Hmmm, bored tonight and checking up on some neglected boards, catching up on some old threads
I do a fair bit of shooting in nightclubs, mostly showcase acts in smaller places with really poor lighting. Flash is often a necessary evil, especially when you're limited to f/4-f/5.6 lenses (it's all about money).
The trick, for me, is often to try to balance the flash with stage lighting - I'll either dial down the FEC, or aim the flash away from the subject, usually at the ceiling (Canon Speedlite 420EX, adjustable head, very handy), sometimes with a bounce reflector. Cranking the ISO up to 800 (or 1600 if the lighting is REALLY poor, which gets pretty noisy on my 300D), then shooting 1/30-1/50 with the lens wide open usually does the trick. If done properly, flash can really help the shot. For example:
This is using the bounce reflector. Little bright on his hand, and I didn't fiddle too much with fixing it.
Flash aimed at the ceiling using the swivel head... a little fog helps reduce the distraction of the background.

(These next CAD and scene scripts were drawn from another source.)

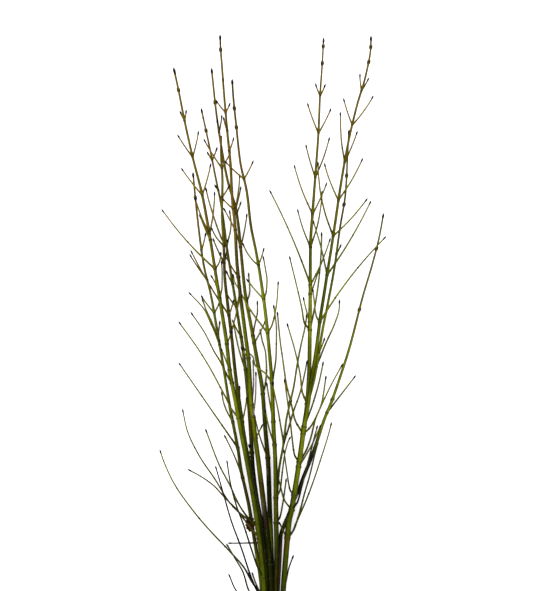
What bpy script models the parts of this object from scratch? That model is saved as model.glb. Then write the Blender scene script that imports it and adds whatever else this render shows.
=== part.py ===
"""A tied bunch of nine cut yellow-twig dogwood stems, lying on a surface.

The stems run along +Y from their cut ends to their tips and fan out sideways and upwards. Their places are
given on a drawing grid laid over the bunch as seen from above: small squares, x to the right, height along
the stems from the cut ends, z up from the surface. The part's origin is the middle of the tie's flat
underside.
"""

import math
from collections import namedtuple

import bmesh
import bpy
import numpy as np

# Driving dimensions, in metres
BUNCH_LENGTH = 1.000  # from the cut ends to the highest tip
TIE_WIDTH = 0.0128
TIE_THICKNESS = 0.0024
TIE_GAP = 0.0004  # between the tie and the stems in it
TWINE_RADIUS = 0.0012
TWIG_TIP = 0.0023  # diameters of a twig at its tip and at its root
SHORT_TWIG_ROOT = 0.0026
LONG_TWIG_ROOT = 0.0035
LONG_TWIG = 0.160  # length from which a twig has the thickest root
LEAF_THICKNESS = 0.0008

# The drawing grid
SQUARES_LONG = 625
SQUARE = BUNCH_LENGTH / SQUARES_LONG
TIE_X, TIE_HEIGHT = 0.2, 35  # where the part's origin lies on the grid
KNOT_X = -2.6

# How the wood grows, in squares unless it says otherwise
TAPER = 1.2  # exponent of a stem's taper
FULL_TO = 150  # height up to which a stem keeps its full thickness
SPREAD = math.radians(30)  # between a twig and its stem
NODE_SWELL = 0.22  # share by which a node is thicker than its stem
NODE_REACH = 2.5
TERMINAL_BUD = 6
TWIG_BUD = 5
SIDE_BUD = 5.5
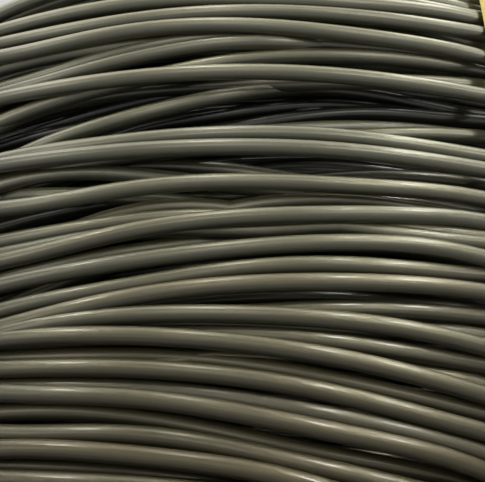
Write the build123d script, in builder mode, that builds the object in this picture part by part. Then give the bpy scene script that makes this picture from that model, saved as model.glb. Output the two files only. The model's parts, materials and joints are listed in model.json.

Again with the bounce reflector.
Of course, these bands typically don't even have a single roadie, let alone a light operator or lighting director, so there's not a lot of concern about "ruining the mood".
The sinlge thing that helps the most, I find, is fog. Not a lot, usually - just enough to cover up the generally bland or ugly background and provide a little more "depth" to the scene. I picked up a small fogger for about $35 that many craft stores sell around Halloween and take it along when I'm planning on shooting a band - nobody yet has turned down my request to use it, as bands tend to really like fog as well
A few examples:
This is also using flash with the reflector; fog helps provide a more interesting backdrop with the light beams..
[Image: 775670426_m.jpg] [Image: 1356834086_m.jpg] [Image: 1356838446_m.jpg]
These last three are all just a strong backlight with fog.